To illustrate the influence of the top down/bottom up metaphor on our thinking, consider the realm of economics (we'll talk about metaphysics a bit later). A "bottom up" approach focuses on how the microeconomic principles governing individual actors in the economy work together to form a complex order without the control of political authority. A "top down" approach focuses on the need for authority to correct and guide the behavior of the economy as a whole. Thus the "top" here refers to political authority, whereas "bottom" refers to individuals independent of political authority. The metaphor works because traditionally height has been associated with power. The king rules over his people, and his orders go down the chain of command.
The empirical question in economics is whether a complex order that allows large-scale human cooperation is possible without the guidance of political authority. In metaphorical terms, as the Keynes vs. Hayek video puts so well, should we have more bottom up or more top down?

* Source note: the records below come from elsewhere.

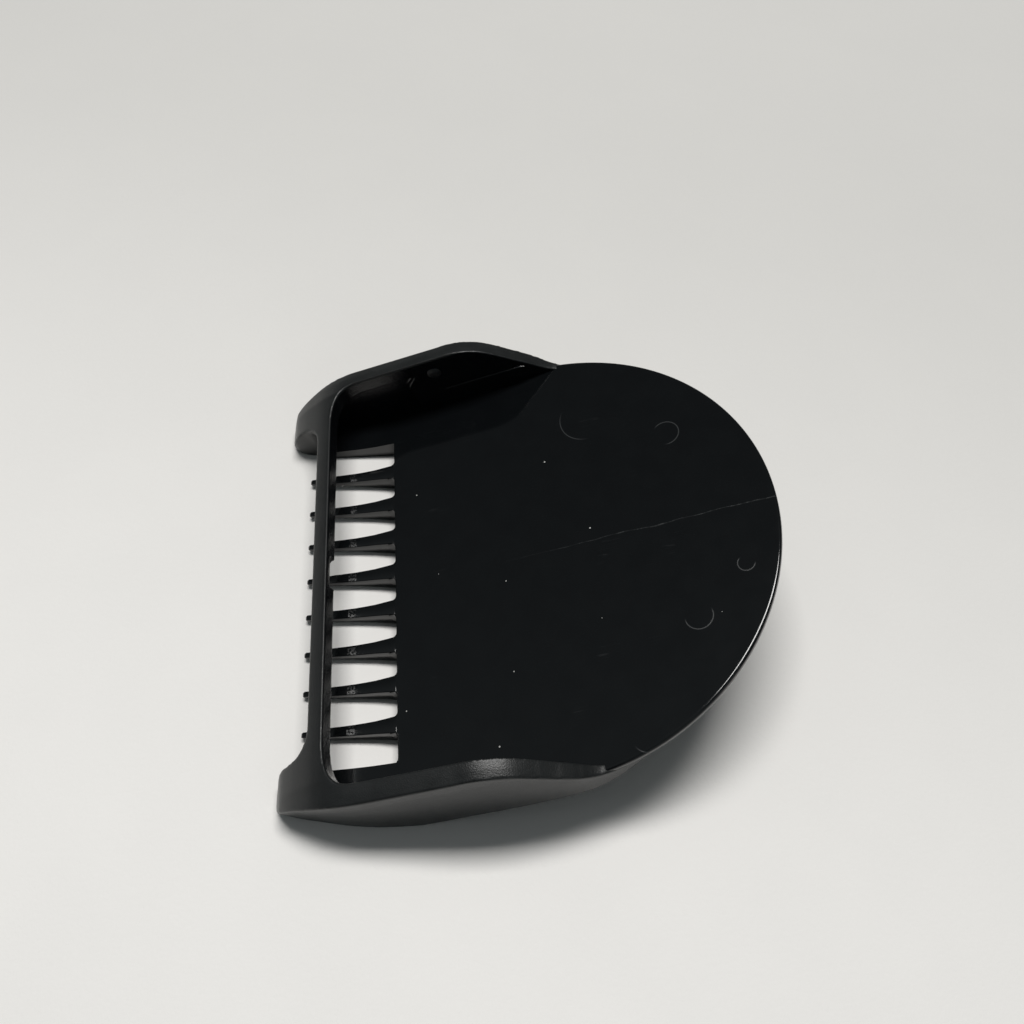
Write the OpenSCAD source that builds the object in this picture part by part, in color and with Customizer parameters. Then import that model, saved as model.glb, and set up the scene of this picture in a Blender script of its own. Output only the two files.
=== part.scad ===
// Attachment comb of a hair clipper: a D-shaped deck, two side walls, a front bridge bar,
// two noses and eight comb teeth. Everything is drawn in the deck's own frame (deck top is
// z = 0, +X runs from the teeth to the round rear, the disc centre is x = 0) and is then
// tipped into the pose in which the comb rests on its teeth.

/* [Deck] */
// Radius of the round rear of the deck
deck_r = 23.3; // [22.5:0.1:24]
// Thickness of the deck plate
deck_t = 1.4; // [1:0.1:1.8]
// Distance from the disc centre to the rear end of the slots
slot_back = 15.8; // [15:0.1:17]
// Depth of the skirt below the deck top
skirt_depth = 3; // [2.6:0.1:3.4]
// Thickness of the skirt under the round edge
skirt_t = 1.1; // [0.8:0.1:1.4]
// How far the skirt stands inside the edge of the deck
skirt_inset = 0.5; // [0.2:0.05:0.5]

/* [Side walls] */
// Half of the overall width, to the outer face of a side wall
half_width = 24.2; // [23.9:0.1:24.6]
// Thickness of a side wall
wall_t = 1.9; // [1.6:0.1:2.2]
// Height of the rim above the deck
rim_h = 7.25; // [6.8:0.05:7.6]
// Depth of the pocket under the lip of a side wall
pocket_depth = 0.6; // [0.4:0.05:0.8]
// Height of the lip and of the front bar
bar_h = 2; // [1.6:0.1:2.4]

/* [Front] */
// Distance from the disc centre to the inner face of the front bar
bar_back = 20; // [19.8:0.1:20.4]
// Width of the front bar along the comb
bar_w = 1.8; // [1.2:0.05:1.8]
// Distance from the disc centre to the tip of a nose
nose_reach = 27.2; // [26.8:0.1:27.6]
// Half of the gap between the two noses
nose_gap_half = 18.8; // [18.6:0.1:19.2]
// Length of the gate notch in the lower edge of the front bar
gate_w = 3.2; // [2.4:0.1:4]

/* [Teeth] */
// Number of comb teeth
teeth = 8; // [8]
// Spacing of the teeth
pitch = 4.2; // [4.1:0.05:4.3]
// Width of a tooth where it leaves the deck
tooth_root_w = 1.7; // [1.5:0.05:1.8]
// Width of a tooth below the front bar
tooth_tip_w = 0.95; // [0.9:0.05:1.1]
// Depth of a tooth below the deck top at the rear end of the slots
tooth_depth = 2.5; // [2.3:0.1:2.7]
// Distance from the disc centre to the centre of the ball at a tooth's tip
tip_reach = 24.8; // [24.6:0.1:25]
// Radius of the ball at a tooth's tip
tip_r = 0.3; // [0.25:0.05:0.4]
// Height of the centre of that ball above the deck top
tip_z = 1.69; // [1.6:0.01:1.8]
// Distance from the disc centre to the heel of the ribs under the deck
heel_reach = 1; // [0:0.5:3]

/* [Pose] */
// Angle between the deck and the surface that the comb rests on
tilt = 21.3; // [21:0.1:22]

/* [Hidden] */
$fn = 96;

plastic = [0.06, 0.06, 0.065];
satin = [0.13, 0.13, 0.135];

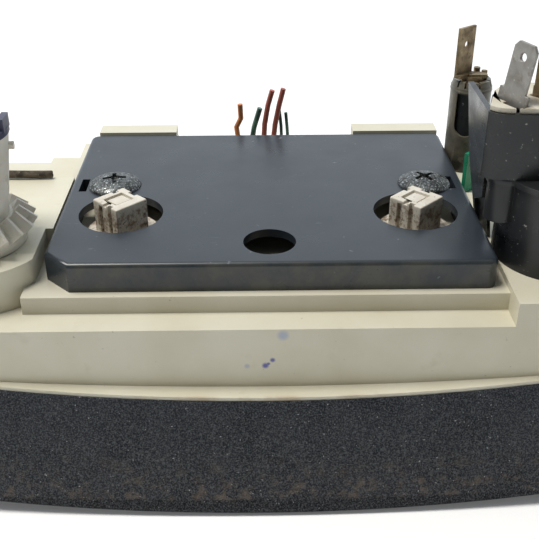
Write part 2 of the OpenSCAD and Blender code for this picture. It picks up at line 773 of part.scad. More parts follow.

Before turning to the metaphysical realm, we have to recognize a couple of things about the economics debate. Most free market advocates do not advocate anarchy (anarcho-capitalists excepted). In the classical theory arising from Adam Smith, laws enforced by the political authorities help shape the economic order. The difference between a command economy and a free market economy is not a matter of the government doing something versus the government doing nothing. The difference is between the government directing the whole system toward a particular goal, on the one hand, and the government treating all individuals equally without respect to particular goals, on the other hand.
Now let's turn to the realm of metaphysics, and in particular let's talk about the nature of causality. We seem to have a debate framed in terms analogous to the Keynes and Hayek debate don't we? One picture of the universe is one in which all events are reducible down to the interaction between matter and energy, the fundamental units of the physical world. The other is one in which "information" or "mind" can be taken to be another fundamental piece of the universe, guiding the physical world according to some transcendent order. It's bottom up versus top down.
The distinction is tailor-made to fit into the age-old controversy over the existence of God. Just as in economics the top down/bottom up metaphor refers to the controversy over the role of government, so in metaphysical discussion the metaphor almost has to refer to the role of God, who, it must be admitted, has often been described in terms of political authority (King, Sovereign, etc.). If we can demonstrate that order emerges in the universe, not through any conscious direction, but through the application of universal laws to material substances, doesn't this damage the case for the existence of God who intervenes in the universe? And if, on the other hand, we can demonstrate the poverty of the reductionist approach, doesn't this suggest a case for the existence of God?
Our views on this matter seen to be shaped to a certain degree by moral intuition, and, conversely, the way we think things are often influences the way we think things should be. For instance, the empirical claim that government intervention is not required to create economic order often allies itself with the moral claim that government intervention is generally wrong. Likewise, the metaphysical claim that the universe may be reduced to physical causes often allies itself with the (implicit or explicit) moral claim that God should not interfere with human freedom.
This means that often the same observations can lead to curiously different conclusions. For instance, when Polkinghorne says that he sees room for a "top down" form of causation in the universe, to me he seems to be saying no more than that the universe is not in a state of anarchy. It hardly seems like a case for the existence of God. It might be a case for a form of Deism, the belief that God has merely constructed the laws governing the universe, and everything simply goes on according to those laws. The idea that "information" can be a source of "pattern-forming" causality is really nothing more than the idea that mathematical laws applied to a large number of particles can result in order, which is the logical result of those mathematical laws. (This, by the way, is the whole point of my own mathematical research on dynamical systems.) I would think an atheist could write very nearly the same thing as Polkinghorne, and make the exact opposite theological conclusion: clearly God is not in charge of the universe, since it gets on just fine by blindly following certain laws, without conscious direction.
I can't help but think the top down/bottom up metaphor is basically misleading. To think in this way inevitably leads to a tug of war between two opposites, and I'm not sure if this is really all that enlightening. (I say this equally for both economics and metaphysics!) As Christians, we acknowledge that rather than play tug of war, Christ "emptied himself," exchanging his authority for humility. What might we say about the metaphysical nature of causation based on this upside-down image of God's authority? Unless we look for ways to upset our normal categories, I think the debate will be somewhat fruitless.